• PROVIDED DATA
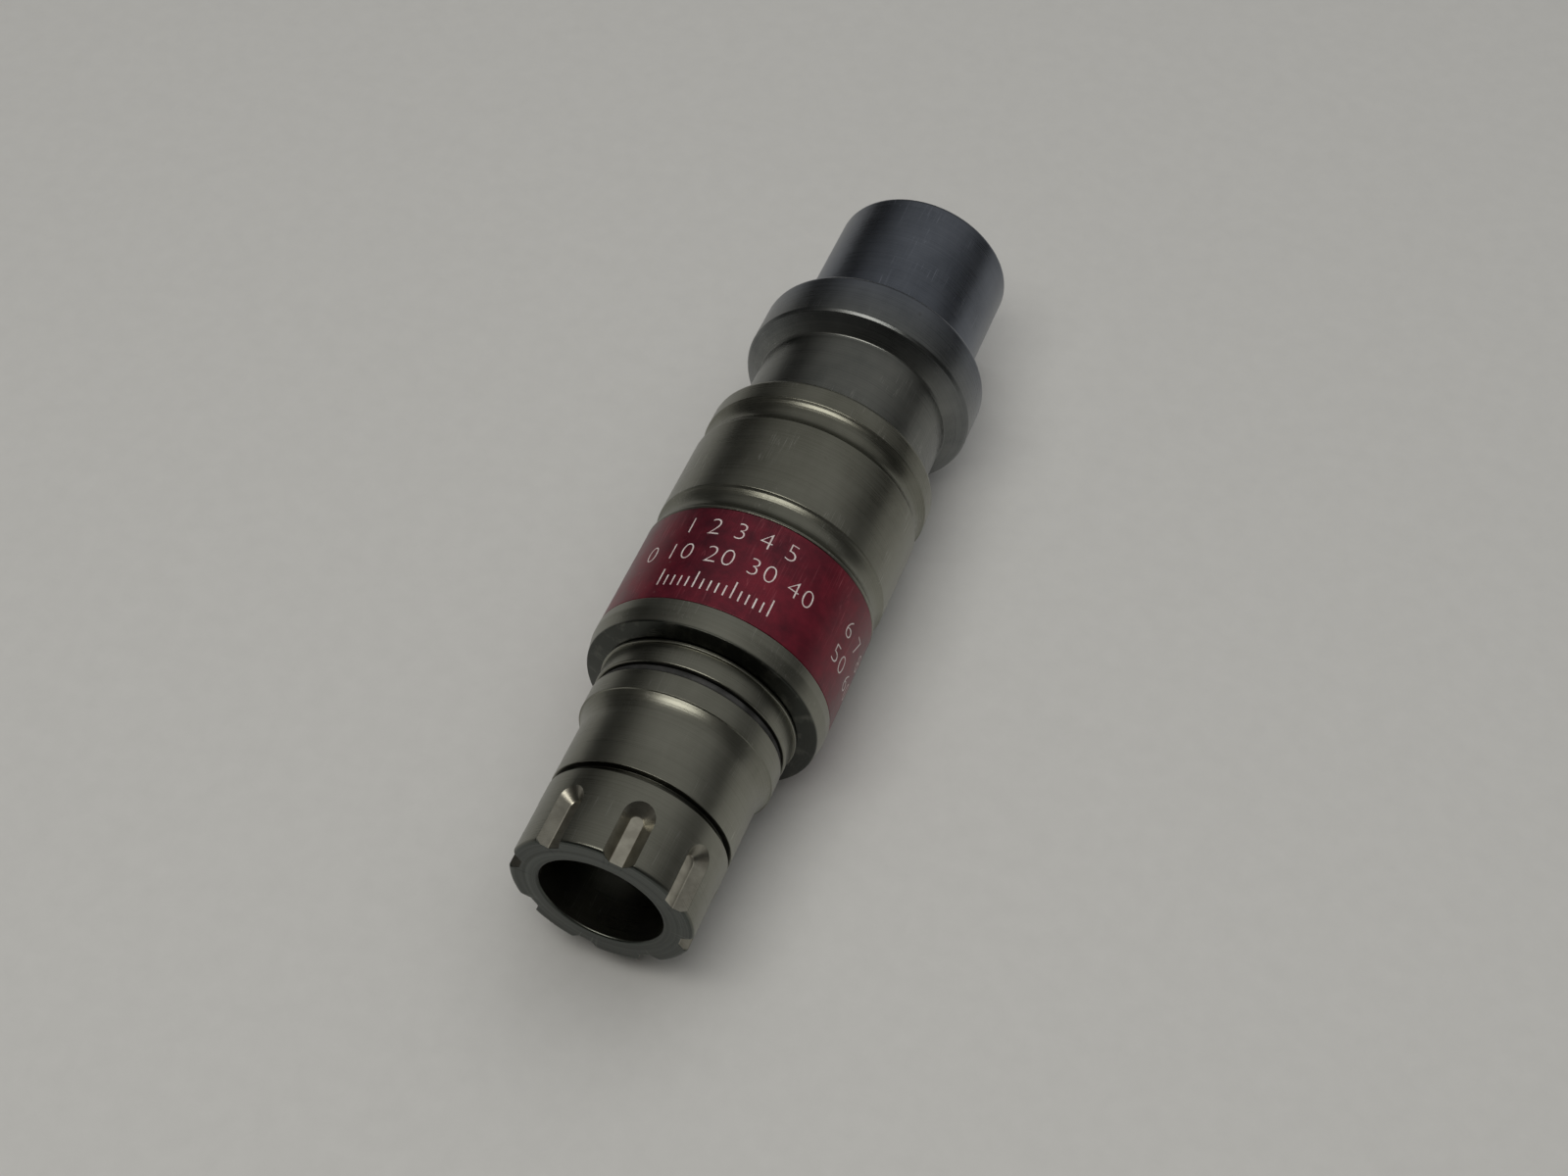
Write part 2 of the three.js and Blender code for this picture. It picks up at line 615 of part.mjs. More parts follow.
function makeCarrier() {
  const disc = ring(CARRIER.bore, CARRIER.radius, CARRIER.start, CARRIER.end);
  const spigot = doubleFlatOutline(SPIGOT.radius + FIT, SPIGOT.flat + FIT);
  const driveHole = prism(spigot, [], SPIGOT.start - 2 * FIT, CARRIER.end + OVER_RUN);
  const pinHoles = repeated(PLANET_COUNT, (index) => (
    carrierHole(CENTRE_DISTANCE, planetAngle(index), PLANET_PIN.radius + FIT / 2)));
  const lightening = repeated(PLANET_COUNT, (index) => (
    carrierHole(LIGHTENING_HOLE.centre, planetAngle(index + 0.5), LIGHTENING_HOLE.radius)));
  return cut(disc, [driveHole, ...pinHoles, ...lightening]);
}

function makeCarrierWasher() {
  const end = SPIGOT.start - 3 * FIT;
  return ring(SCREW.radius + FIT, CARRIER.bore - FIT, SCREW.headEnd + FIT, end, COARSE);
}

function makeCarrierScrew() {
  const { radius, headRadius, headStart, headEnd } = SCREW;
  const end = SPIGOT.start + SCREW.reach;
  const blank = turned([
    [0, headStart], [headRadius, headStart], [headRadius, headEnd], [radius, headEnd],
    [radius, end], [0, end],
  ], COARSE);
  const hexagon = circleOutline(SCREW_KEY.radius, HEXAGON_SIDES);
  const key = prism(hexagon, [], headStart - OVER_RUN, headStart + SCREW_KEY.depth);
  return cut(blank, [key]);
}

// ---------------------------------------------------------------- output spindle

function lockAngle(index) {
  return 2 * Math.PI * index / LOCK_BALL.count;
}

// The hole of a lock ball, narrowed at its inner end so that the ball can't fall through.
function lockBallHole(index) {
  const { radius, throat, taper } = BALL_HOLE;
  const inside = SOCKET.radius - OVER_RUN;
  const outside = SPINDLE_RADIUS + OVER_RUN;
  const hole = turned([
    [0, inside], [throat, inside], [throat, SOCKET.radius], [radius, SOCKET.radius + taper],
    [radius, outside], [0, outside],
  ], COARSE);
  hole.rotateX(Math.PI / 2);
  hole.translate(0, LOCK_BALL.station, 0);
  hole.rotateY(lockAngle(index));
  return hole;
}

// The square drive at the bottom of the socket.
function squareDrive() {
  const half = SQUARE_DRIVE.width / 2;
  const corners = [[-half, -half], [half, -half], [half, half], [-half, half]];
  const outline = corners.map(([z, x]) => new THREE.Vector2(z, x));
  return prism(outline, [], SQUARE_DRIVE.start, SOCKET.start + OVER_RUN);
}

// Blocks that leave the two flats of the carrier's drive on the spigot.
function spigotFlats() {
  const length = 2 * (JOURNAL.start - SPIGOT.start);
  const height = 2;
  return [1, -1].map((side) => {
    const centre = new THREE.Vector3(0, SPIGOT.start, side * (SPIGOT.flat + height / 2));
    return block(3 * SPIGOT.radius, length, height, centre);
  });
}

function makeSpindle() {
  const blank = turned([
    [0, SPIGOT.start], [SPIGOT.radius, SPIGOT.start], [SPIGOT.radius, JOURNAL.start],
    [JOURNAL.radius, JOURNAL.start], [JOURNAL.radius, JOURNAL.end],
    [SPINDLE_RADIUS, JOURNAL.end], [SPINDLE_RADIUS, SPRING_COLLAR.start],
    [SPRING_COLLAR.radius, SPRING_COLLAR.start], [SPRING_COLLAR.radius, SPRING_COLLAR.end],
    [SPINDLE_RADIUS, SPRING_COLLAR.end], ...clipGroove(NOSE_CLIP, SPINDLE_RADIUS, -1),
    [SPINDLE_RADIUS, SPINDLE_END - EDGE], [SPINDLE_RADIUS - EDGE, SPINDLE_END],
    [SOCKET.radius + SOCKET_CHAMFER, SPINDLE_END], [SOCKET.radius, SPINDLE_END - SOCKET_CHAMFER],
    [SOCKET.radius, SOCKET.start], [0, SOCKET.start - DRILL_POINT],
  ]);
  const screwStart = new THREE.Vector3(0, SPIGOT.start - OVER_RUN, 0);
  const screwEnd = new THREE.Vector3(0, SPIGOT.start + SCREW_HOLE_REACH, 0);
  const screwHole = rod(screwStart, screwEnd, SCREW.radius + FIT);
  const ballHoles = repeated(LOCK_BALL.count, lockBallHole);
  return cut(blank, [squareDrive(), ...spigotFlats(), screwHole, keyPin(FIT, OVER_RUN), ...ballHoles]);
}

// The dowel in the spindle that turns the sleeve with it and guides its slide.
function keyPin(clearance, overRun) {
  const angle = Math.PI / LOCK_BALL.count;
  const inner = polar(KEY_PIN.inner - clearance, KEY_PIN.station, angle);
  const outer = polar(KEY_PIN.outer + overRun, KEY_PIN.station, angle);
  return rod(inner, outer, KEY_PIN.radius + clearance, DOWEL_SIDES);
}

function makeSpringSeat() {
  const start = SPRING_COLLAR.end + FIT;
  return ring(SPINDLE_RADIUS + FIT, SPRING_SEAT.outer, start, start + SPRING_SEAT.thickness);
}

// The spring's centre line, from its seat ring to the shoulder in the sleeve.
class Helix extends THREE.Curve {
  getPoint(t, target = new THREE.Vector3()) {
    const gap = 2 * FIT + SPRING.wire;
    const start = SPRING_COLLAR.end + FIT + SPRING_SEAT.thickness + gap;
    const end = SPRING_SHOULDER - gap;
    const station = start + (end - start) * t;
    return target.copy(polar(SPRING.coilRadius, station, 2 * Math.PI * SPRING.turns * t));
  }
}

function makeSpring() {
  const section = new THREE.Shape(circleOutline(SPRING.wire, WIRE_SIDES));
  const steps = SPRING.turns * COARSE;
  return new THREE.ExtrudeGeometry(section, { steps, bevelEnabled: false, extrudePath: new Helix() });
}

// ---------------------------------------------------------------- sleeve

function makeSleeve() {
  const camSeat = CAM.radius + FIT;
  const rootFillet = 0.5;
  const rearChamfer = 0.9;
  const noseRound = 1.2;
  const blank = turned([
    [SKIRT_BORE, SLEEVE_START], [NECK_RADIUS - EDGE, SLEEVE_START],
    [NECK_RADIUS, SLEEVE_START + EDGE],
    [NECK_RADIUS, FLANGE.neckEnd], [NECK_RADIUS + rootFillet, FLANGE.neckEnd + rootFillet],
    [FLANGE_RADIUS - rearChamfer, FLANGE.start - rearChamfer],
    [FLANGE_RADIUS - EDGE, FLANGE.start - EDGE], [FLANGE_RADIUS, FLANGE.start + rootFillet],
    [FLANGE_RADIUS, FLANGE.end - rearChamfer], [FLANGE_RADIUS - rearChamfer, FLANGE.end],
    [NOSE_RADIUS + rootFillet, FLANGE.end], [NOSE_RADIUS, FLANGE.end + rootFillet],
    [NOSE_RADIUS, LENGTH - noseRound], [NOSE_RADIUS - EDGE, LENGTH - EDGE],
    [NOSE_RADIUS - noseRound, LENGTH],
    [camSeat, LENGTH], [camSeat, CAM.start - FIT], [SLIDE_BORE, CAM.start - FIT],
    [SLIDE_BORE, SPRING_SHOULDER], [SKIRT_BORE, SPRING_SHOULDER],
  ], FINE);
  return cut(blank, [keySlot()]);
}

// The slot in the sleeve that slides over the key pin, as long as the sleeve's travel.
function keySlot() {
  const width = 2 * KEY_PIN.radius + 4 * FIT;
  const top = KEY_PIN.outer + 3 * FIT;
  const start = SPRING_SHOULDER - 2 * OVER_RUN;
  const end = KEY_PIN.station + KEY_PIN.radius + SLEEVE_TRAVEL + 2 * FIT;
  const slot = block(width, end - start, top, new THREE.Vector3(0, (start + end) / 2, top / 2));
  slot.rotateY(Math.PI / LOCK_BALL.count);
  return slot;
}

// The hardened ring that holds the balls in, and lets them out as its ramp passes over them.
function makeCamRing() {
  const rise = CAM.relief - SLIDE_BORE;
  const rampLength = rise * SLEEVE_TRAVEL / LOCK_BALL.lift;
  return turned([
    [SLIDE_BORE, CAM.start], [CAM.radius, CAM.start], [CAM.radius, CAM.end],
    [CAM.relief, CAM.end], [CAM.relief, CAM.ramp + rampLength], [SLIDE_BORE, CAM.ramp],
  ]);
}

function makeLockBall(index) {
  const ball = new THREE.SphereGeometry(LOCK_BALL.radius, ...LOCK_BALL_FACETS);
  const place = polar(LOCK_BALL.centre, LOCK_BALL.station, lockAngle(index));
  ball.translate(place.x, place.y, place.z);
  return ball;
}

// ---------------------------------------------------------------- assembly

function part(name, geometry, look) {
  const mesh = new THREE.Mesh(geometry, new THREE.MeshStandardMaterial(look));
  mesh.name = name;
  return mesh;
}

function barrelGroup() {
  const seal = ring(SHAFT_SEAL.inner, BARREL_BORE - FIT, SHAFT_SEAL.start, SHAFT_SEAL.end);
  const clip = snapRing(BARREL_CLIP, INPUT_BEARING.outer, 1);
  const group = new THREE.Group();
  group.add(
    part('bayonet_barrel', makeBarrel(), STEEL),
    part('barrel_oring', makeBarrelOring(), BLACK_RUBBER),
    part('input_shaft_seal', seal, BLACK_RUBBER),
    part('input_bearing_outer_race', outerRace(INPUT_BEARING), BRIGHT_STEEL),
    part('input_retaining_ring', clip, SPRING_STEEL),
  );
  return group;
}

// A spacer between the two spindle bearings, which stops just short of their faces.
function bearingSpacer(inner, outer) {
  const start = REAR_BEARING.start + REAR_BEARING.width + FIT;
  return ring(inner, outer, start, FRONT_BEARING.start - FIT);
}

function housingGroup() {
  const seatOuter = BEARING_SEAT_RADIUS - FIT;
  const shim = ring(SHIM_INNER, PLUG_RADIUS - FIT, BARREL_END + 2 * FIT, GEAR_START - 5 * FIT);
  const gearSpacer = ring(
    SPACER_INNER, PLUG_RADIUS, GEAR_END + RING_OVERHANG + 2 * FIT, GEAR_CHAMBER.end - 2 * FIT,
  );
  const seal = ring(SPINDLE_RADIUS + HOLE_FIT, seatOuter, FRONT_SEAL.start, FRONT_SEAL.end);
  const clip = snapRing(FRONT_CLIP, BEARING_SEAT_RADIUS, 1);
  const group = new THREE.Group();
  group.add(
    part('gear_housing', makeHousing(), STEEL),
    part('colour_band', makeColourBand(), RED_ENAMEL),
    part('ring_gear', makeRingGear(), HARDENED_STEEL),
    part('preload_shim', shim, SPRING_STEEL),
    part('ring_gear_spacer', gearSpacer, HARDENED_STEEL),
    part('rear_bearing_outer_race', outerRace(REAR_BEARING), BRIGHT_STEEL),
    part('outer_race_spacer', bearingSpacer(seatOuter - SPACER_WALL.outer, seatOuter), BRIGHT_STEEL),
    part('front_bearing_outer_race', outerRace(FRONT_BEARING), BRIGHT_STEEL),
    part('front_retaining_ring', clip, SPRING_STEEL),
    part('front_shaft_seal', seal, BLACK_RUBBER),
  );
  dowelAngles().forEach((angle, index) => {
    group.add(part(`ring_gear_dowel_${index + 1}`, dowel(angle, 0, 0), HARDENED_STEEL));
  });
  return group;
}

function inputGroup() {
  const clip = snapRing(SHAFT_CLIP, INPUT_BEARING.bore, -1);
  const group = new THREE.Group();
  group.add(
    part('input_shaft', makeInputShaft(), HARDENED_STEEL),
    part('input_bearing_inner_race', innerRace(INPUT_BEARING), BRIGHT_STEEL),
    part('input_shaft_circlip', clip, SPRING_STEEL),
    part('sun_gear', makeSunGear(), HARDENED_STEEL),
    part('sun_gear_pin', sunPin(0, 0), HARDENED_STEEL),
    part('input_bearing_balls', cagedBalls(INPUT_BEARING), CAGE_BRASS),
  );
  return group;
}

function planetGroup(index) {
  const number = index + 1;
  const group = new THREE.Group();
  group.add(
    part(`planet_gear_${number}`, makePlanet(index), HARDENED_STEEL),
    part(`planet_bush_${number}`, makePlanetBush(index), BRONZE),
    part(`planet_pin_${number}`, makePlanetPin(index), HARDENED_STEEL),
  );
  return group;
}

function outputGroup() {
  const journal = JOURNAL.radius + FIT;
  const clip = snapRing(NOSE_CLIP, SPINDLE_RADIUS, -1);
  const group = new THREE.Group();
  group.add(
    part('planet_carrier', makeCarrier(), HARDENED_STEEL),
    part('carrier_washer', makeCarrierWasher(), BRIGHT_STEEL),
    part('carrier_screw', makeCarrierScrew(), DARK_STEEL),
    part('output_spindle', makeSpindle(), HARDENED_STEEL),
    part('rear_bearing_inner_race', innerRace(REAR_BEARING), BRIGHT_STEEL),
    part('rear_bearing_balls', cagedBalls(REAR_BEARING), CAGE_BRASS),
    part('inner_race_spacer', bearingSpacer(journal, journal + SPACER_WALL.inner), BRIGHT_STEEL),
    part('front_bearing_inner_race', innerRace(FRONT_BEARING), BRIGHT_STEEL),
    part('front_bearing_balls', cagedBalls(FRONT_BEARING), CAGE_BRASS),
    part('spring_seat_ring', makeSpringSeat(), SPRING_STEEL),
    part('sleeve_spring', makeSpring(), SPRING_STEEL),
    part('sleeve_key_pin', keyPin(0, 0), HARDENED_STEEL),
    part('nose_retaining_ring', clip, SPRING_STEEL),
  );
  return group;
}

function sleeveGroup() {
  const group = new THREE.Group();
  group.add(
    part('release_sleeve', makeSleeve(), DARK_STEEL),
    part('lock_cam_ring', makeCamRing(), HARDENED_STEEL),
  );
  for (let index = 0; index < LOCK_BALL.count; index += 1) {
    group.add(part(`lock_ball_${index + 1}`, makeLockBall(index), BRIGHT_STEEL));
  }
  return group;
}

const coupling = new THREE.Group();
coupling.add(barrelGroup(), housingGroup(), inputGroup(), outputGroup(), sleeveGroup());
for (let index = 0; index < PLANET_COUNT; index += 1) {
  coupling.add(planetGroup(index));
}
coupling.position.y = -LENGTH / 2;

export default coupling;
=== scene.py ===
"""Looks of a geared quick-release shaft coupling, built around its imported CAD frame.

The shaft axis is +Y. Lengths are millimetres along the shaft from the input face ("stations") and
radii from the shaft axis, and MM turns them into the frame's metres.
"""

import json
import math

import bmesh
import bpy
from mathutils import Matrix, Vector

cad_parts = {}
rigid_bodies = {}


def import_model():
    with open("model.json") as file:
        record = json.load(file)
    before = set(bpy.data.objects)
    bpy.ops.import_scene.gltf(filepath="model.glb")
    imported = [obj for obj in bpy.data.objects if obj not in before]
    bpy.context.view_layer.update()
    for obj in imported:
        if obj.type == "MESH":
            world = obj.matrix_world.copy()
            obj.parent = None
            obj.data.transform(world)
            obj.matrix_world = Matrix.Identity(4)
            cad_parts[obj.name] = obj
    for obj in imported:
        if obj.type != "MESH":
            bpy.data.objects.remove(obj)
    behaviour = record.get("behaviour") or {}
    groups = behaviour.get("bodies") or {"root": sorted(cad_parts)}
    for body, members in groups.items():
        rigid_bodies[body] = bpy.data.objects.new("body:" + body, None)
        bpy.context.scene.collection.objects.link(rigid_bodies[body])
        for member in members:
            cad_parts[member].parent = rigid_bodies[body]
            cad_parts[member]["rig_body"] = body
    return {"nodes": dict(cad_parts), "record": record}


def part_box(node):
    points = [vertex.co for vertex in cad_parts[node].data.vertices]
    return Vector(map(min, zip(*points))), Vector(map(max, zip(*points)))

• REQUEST
Please return, exactly as they appear, the lines starting at the one that contains "const coupling = new THREE.Group();" and ending at the one that contains "imported = [obj".

• EXERCISE RESULT
const coupling = new THREE.Group();
coupling.add(barrelGroup(), housingGroup(), inputGroup(), outputGroup(), sleeveGroup());
for (let index = 0; index < PLANET_COUNT; index += 1) {
  coupling.add(planetGroup(index));
}
coupling.position.y = -LENGTH / 2;

export default coupling;
=== scene.py ===
"""Looks of a geared quick-release shaft coupling, built around its imported CAD frame.

The shaft axis is +Y. Lengths are millimetres along the shaft from the input face ("stations") and
radii from the shaft axis, and MM turns them into the frame's metres.
"""

import json
import math

import bmesh
import bpy
from mathutils import Matrix, Vector

cad_parts = {}
rigid_bodies = {}


def import_model():
    with open("model.json") as file:
        record = json.load(file)
    before = set(bpy.data.objects)
    bpy.ops.import_scene.gltf(filepath="model.glb")
    imported = [obj for obj in bpy.data.objects if obj not in before]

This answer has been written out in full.